Get thee to the library! Find My Total Money Makeover by Dave Ramsey. Everything you need is in there.

If you are in debt, you've spent more than had. To get out of debt, you'll have to spend less than you get. That requires a budget. But don't fret! You've already started!

You said you make 4k a month and spend 1.6k/m on your mortgage. List out the rest of your expenses.

You can be out of debt in less than 2 years if you work this with sincerity and intensity. Ben Franklin said "a penny saved is a penny earned". That means saving is work. It requires denying your desires for something greater. That doesn't come natural to most. It takes effort, concentration over months and months, and a plan. You can do it!

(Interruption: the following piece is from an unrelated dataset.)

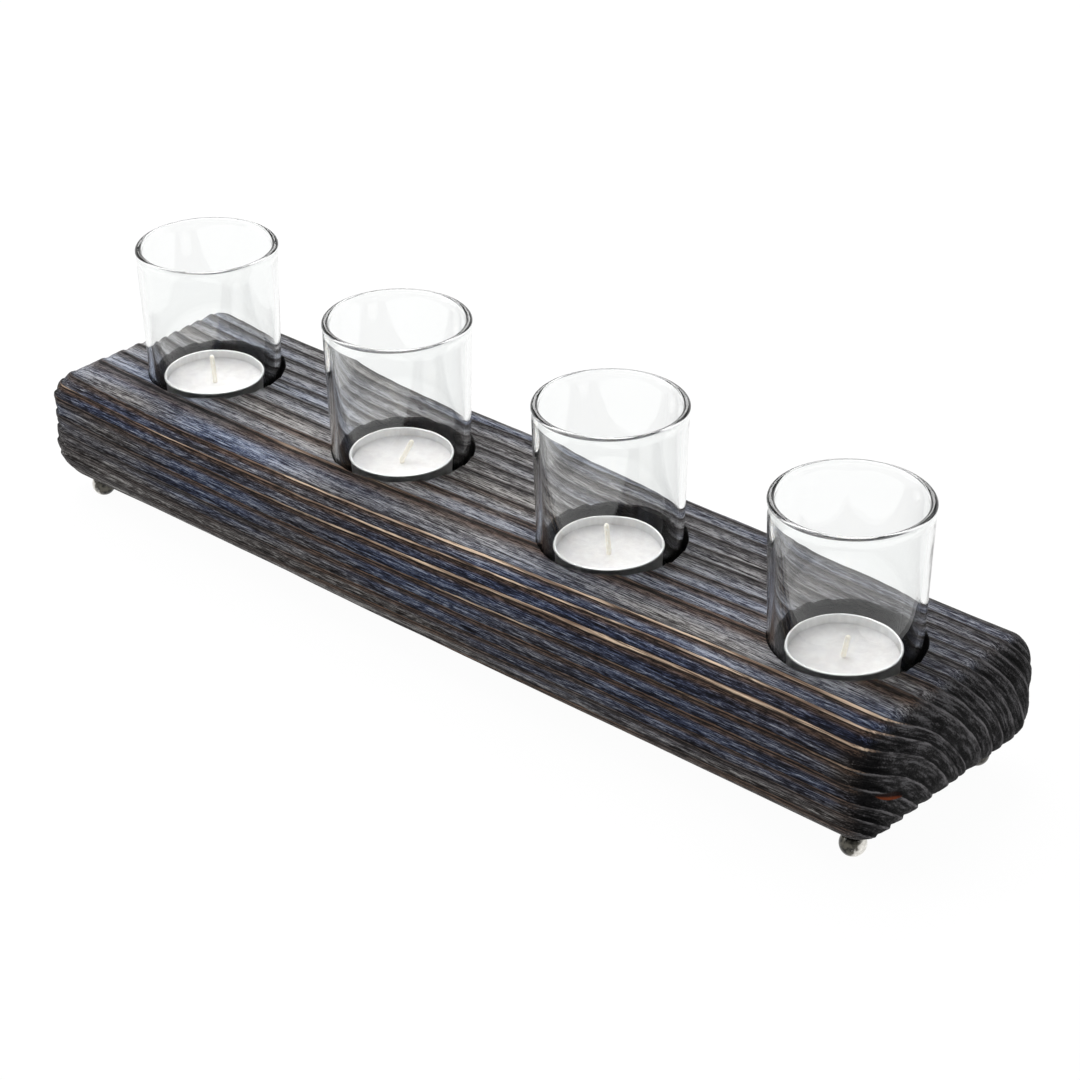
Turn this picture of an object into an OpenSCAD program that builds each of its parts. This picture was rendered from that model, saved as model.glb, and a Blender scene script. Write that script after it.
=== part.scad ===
// Votive candle rack.
// A solid block of charred, wire-brushed timber stands on four ball feet.
// Four glass cups sit in a row of round recesses, and each glass holds one tealight.
// The origin is the middle of the footprint, at floor level.
// +X runs along the block, +Y to its back and +Z up.

/* [Block] */
// Length of the timber block
block_l = 390; // [386:1:480]
// Width of the timber block, front to back
block_w = 94; // [88:1:140]
// Thickness of the timber block
block_h = 41; // [38:1:60]
// Radius of the block's rounded edges
edge_r = 12; // [8:0.5:14]

/* [Recesses] */
// Distance between the centres of neighbouring recesses
pitch = 99; // [72:1:100]
// Distance of the row of recesses behind the middle of the block
row_shift = 2; // [0:0.5:4]
// Distance of the row of recesses to the right of the middle of the block
row_offset = 0.5; // [0:0.5:2]
// Diameter of a recess
recess_d = 52; // [51.6:0.1:56]
// Depth of a recess
recess_depth = 23.5; // [15:0.5:25]

/* [Glasses] */
// Height of a glass
glass_h = 74; // [60:1:90]
// Diameter of a glass at its base
glass_base_d = 48.6; // [48:0.1:50]
// Diameter of a glass at its rim
glass_rim_d = 53.2; // [51:0.1:56]
// Thickness of a glass wall
glass_wall = 2.2; // [1.8:0.1:2.4]
// Thickness of a glass floor
glass_floor = 6; // [4:0.5:8]

/* [Tealights] */
// Diameter of a tealight over its rolled rim
tealight_d = 38; // [36:0.5:38.5]
// Height of a tealight cup
tealight_h = 16; // [14:0.5:18]
// Depth of the wax surface below the rim of the cup
wax_drop = 4; // [1:0.5:6]
// Diameter of a wick
wick_d = 2; // [1.4:0.1:2.4]

/* [Feet] */
// Diameter of a ball foot
ball_d = 9; // [9:0.5:12]
// Height that the feet hold the block at
foot_h = 8; // [7:0.5:8]
// Distance between the feet along the block
foot_span = 357; // [330:1:360]
// Distance between the feet from front to back
foot_track = 67; // [60:1:67]
// Shift of all four feet along the block
foot_shift = 3; // [0:0.5:4]
// Distance of the middle of the feet in front of the middle of the block
foot_forward = 2; // [0:0.5:2]

/* [Hidden] */
$fn = 64;
rounding_fn = 48;
cut = 1;

candles = [1 : 4];
ends = [-1, 1];
end_names = ["left", "right"];
side_names = ["front", "back"];

block_top = foot_h + block_h;
recess_floor = block_top - recess_depth;

// The edges were rounded by hand. This is the reach of the rounding along X, Y and Z at each corner,
// in parts of edge_r, by end (left, right), then side (front, back), then level (bottom, top).
corner_shapes = [
    [[[1.4, 0.7, 1], [1, 1.3, 0.7]], [[1, 1, 1], [1, 1, 1]]],
    [[[1, 1, 1], [1, 1, 1]], [[0.8, 0.9, 1.1], [0.8, 0.9, 1.1]]]
];

glass_base_r = glass_base_d / 2;
heel_r = 2;
inner_fillet_r = 2;
punt_r = 16;
punt_h = 1;
bead_r = 0.57 * glass_wall;
bead_z = glass_h - bead_r;
glass_taper = (glass_rim_d / 2 - bead_r + glass_wall / 2 - glass_base_r) / bead_z;

// Each glass stands a little off the middle of its recess, towards the front left
glass_gap = 0.3;
glass_play = recess_d / 2 - glass_outer(recess_depth) - glass_gap;
glass_stand = -min(0.7, glass_play) * [sqrt(0.5), sqrt(0.5)];

tealight_z = recess_floor + glass_floor;
// Where each tealight stands in its glass, off the middle
tealight_stands = [[-0.6, -0.2], [-0.2, 0.2], [0.1, -0.8], [0.4, -1.1]];
foil = 0.25;
rim_roll_r = 0.5;
cup_base_r = tealight_d / 2 - 1.1;
cup_top_r = tealight_d / 2 - rim_roll_r;
cup_chamfer = 0.8;
wax_top = tealight_h - wax_drop;
wax_gap = 0.05;

tab_d = 12.5;
tab_t = 0.25;
neck_r = wick_d / 2 + 0.4;
neck_h = 4;
wick_gap = 0.03;
// Each wick's lean in degrees, the heading of that lean, and its length above the wax
wick_poses = [[3, 222, 10.5], [27, 30, 9.5], [4, 222, 11], [20, -30, 9]];

ball_r = ball_d / 2;
land_r = 1.5;
ball_z = sqrt(ball_r * ball_r - land_r * land_r);
seat_depth = 0.8;
foot_neck_r = 2.4;
seat_r = foot_neck_r + 0.1;
stud_r = 1.45;
stud_gap = 0.05;
stud_z = 2.5;
pilot_r = 1.3;
pilot_depth = 16;
thread_core_r = 1.2;
thread_crest_r = 1.7;
thread_pitch = 1.5;
thread_turns = 8;
tip_h = 2.5;

function recess_xy(i) = [row_offset + (i - 2.5) * pitch, row_shift];
function glass_xy(i) = recess_xy(i) + glass_stand;
function tealight_xy(i) = glass_xy(i) + tealight_stands[i - 1];
function foot_x(e) = foot_shift + ends[e] * foot_span / 2;
function foot_y(s) = ends[s] * foot_track / 2 - foot_forward;
function glass_outer(z) = glass_base_r + glass_taper * z;
function glass_inner(z) = glass_outer(z) - glass_wall;
function cup_outer(z) = cup_base_r + (cup_top_r - cup_base_r) * z / tealight_h;
function cup_inner(z) = cup_outer(z) - foil;
// Points of a round stretch, with its centre, radius, first and last angle
function arc(centre, r, from, to, steps = 4) =
    [for (k = [0 : steps]) let (a = from + (to - from) * k / steps) centre + r * [cos(a), sin(a)]];

module at(xy, z) {
    translate([xy[0], xy[1], z]) children();
}

module at_foot(s, e) {
    translate([foot_x(e), foot_y(s), 0]) children();
}

// A stretched ball whose poles and equator lie exactly on the block's flat faces
module block_corner(reach) {
    scale(reach)
        rotate_extrude($fn = rounding_fn)
            intersection() {
                circle(1, $fn = rounding_fn);
                translate([0, -1]) square([1, 2]);
            }
}

module block() {
    color("#34363d")
        difference() {
            hull()
                for (e = [0, 1], s = [0, 1], v = [0, 1]) {
                    reach = edge_r * corner_shapes[e][s][v];
                    inner_x = ends[e] * (block_l / 2 - reach[0]);
                    inner_y = ends[s] * (block_w / 2 - reach[1]);
                    inner_z = ends[v] * (block_h / 2 - reach[2]);
                    translate([inner_x, inner_y, foot_h + block_h / 2 + inner_z]) block_corner(reach);
                }
            for (i = candles)
                at(recess_xy(i), recess_floor) cylinder(d = recess_d, h = recess_depth + cut, $fn = 96);
            for (s = [0, 1], e = [0, 1])
                at_foot(s, e) {
                    translate([0, 0, foot_h - cut]) cylinder(r = seat_r, h = seat_depth + cut);
                    translate([0, 0, foot_h - cut]) cylinder(r = pilot_r, h = pilot_depth + cut);
                }
        }
}

// A tapered cup with a thick floor, a hollow underside and a fire-rounded rim
module glass() {
    outside = concat(
        [[0, punt_h], [punt_r, 0]],
        arc([glass_base_r - heel_r, heel_r], heel_r, -90, 0),
        [[glass_outer(bead_z), bead_z], [0, bead_z]]
    );
    fillet_z = glass_floor + inner_fillet_r;
    fillet_centre = [glass_inner(fillet_z) - inner_fillet_r, fillet_z];
    inside = concat(
        [[0, glass_floor]],
        arc(fillet_centre, inner_fillet_r, -90, 0),
        [[glass_inner(glass_h), glass_h], [0, glass_h]]
    );
    color([0.80, 0.88, 0.86, 0.35])
        rotate_extrude($fn = 96)
            union() {
                difference() {
                    polygon(outside);
                    polygon(inside);
                }
                translate([glass_outer(bead_z) - glass_wall / 2, bead_z]) circle(bead_r, $fn = 32);
            }
}

// A thin pressed cup with a chamfered foot and a rolled rim
module tealight_cup() {
    roll_z = tealight_h - rim_roll_r;
    color("silver")
        rotate_extrude()
            union() {
                polygon([
                    [0, 0],
                    [cup_base_r - cup_chamfer, 0],
                    [cup_outer(cup_chamfer), cup_chamfer],
                    [cup_outer(roll_z), roll_z],
                    [cup_inner(roll_z), roll_z],
                    [cup_inner(cup_chamfer), cup_chamfer],
                    [cup_base_r - cup_chamfer, foil],
                    [0, foil]
                ]);
                translate([tealight_d / 2 - rim_roll_r, roll_z]) circle(rim_roll_r, $fn = 24);
            }
}

// The wax fills the cup around the wick's tab
module tealight_wax() {
    color("#f2f1ec")
        difference() {
            rotate_extrude()
                polygon([
                    [0, foil],
                    [cup_base_r - cup_chamfer - wax_gap, foil],
                    [cup_inner(cup_chamfer) - wax_gap, cup_chamfer],
                    [cup_inner(wax_top) - wax_gap, wax_top],
                    [0, wax_top]
                ]);
            translate([0, 0, foil - cut]) cylinder(d = tab_d + 2 * wick_gap, h = tab_t + cut);
            translate([0, 0, foil]) cylinder(r = neck_r + wick_gap, h = tab_t + neck_h);
            translate([0, 0, foil]) cylinder(r = wick_d / 2 + wick_gap, h = tealight_h);
        }
}

// A cotton wick: upright through the wax, and leaning above it
module wick(pose) {
    bend_z = wax_top + 0.5;
    color("#efe8d0") {
        union() {
            translate([0, 0, foil]) cylinder(d = wick_d, h = bend_z - foil);
            translate([0, 0, bend_z])
                rotate([0, pose[0], pose[1]])
                    translate([0, 0, -0.3]) cylinder(d = 0.92 * wick_d, h = pose[2]);
        }
    }
}

// The steel tab that holds the wick upright, with its crimped neck
module wick_tab() {
    color("gainsboro")
        translate([0, 0, foil])
            difference() {
                union() {
                    cylinder(d = tab_d, h = tab_t);
                    cylinder(r = neck_r, h = tab_t + neck_h);
                }
                translate([0, 0, -cut])
                    cylinder(r = wick_d / 2 + wick_gap, h = tab_t + neck_h + 2 * cut);
            }
}

// A ball foot with a small flat to stand on and a neck that enters the block
module foot() {
    color("silver")
        difference() {
            union() {
                intersection() {
                    translate([0, 0, ball_z]) sphere(ball_r);
                    translate([-ball_r, -ball_r, 0]) cube([ball_d, ball_d, foot_h]);
                }
                translate([0, 0, ball_z]) cylinder(r = foot_neck_r, h = foot_h + seat_depth - ball_z);
            }
            translate([0, 0, stud_z]) cylinder(r = stud_r + stud_gap, h = foot_h + seat_depth);
        }
}

// A double-ended screw: plain stud in the ball, wood thread in the block
module foot_screw() {
    thread_z = foot_h + seat_depth;
    thread_h = thread_turns * thread_pitch;
    crests = [for (k = [0 : thread_turns - 1]) each [
        [thread_core_r, thread_z + k * thread_pitch],
        [thread_crest_r, thread_z + (k + 0.5) * thread_pitch]
    ]];
    color("gray")
        rotate_extrude()
            polygon(concat(
                [[0, stud_z], [stud_r, stud_z], [stud_r, thread_z]],
                crests,
                [[thread_core_r, thread_z + thread_h], [0, thread_z + thread_h + tip_h]]
            ));
}

block();
for (i = candles) {
    at(glass_xy(i), recess_floor) glass();
    at(tealight_xy(i), tealight_z) tealight_cup();
    at(tealight_xy(i), tealight_z) tealight_wax();
    at(tealight_xy(i), tealight_z) wick(wick_poses[i - 1]);
    at(tealight_xy(i), tealight_z) wick_tab();
}
for (s = [0, 1], e = [0, 1]) {
    place = str(side_names[s], "_", end_names[e]);
    at_foot(s, e) foot();
    at_foot(s, e) foot_screw();
}
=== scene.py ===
"""Looks of the votive candle rack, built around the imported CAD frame.

Metres, with +X along the block, +Y to its back and +Z up. The mesh makers work in millimetres.
"""

import itertools
import math

import bpy
import numpy as np
from mathutils import Matrix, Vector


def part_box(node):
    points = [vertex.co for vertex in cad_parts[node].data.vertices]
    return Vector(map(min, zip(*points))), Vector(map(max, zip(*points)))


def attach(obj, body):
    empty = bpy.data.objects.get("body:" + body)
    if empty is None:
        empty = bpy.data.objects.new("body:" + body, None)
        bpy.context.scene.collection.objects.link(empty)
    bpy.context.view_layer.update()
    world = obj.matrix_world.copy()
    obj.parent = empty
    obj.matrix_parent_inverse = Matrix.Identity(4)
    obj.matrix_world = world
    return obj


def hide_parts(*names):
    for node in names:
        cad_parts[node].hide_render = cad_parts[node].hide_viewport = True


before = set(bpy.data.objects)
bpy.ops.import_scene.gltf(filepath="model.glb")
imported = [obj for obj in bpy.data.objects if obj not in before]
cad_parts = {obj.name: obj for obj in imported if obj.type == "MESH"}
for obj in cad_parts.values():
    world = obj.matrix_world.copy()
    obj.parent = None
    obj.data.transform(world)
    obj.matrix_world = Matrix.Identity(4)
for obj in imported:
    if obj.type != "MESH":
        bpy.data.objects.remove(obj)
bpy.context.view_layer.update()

MM = 0.001
TAU = 2 * math.pi
CANDLES = (1, 2, 3, 4)

# ---------------------------------------------------------------- measures of the CAD parts, in mm


def box_mm(node):
    """Lowest and highest corner of a CAD node, in mm."""
    low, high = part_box(node)
    return np.array(low) / MM, np.array(high) / MM


BLOCK_LOW, BLOCK_HIGH = box_mm("block")
BLOCK_MIDDLE = (BLOCK_LOW + BLOCK_HIGH) / 2
BLOCK_HALF = (BLOCK_HIGH - BLOCK_LOW) / 2
EDGE_R = 12.0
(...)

I bet if you are willing to make serious changes, you can send $2000/mo towards that debt. Do it by hard work and careful planning. Refinancing will cost you more money. An equity loan only transfers the debt from one lender to another, it doesn't pay it off. Don't waste your time with those.
posted by kc0dxh at 7:43 AM on December 8, 2006


You need a card to rent a car, etc, etc.
posted by Listener at 2:18 PM EST on December 7


If the poster has trouble NOT using credit cards (which isn't clear) then, instead, a debit card that works like a credit card can be used for car rentals and the like.
posted by joannemerriam at 2:53 PM on December 8, 2006


Just to clear this up, hotels and rental car agencies often insist on credit cards because they want to be able to levy open-ended charges against you in case of damage or whatever. They won't accept debit cards, and (not sure how) they can tell the difference.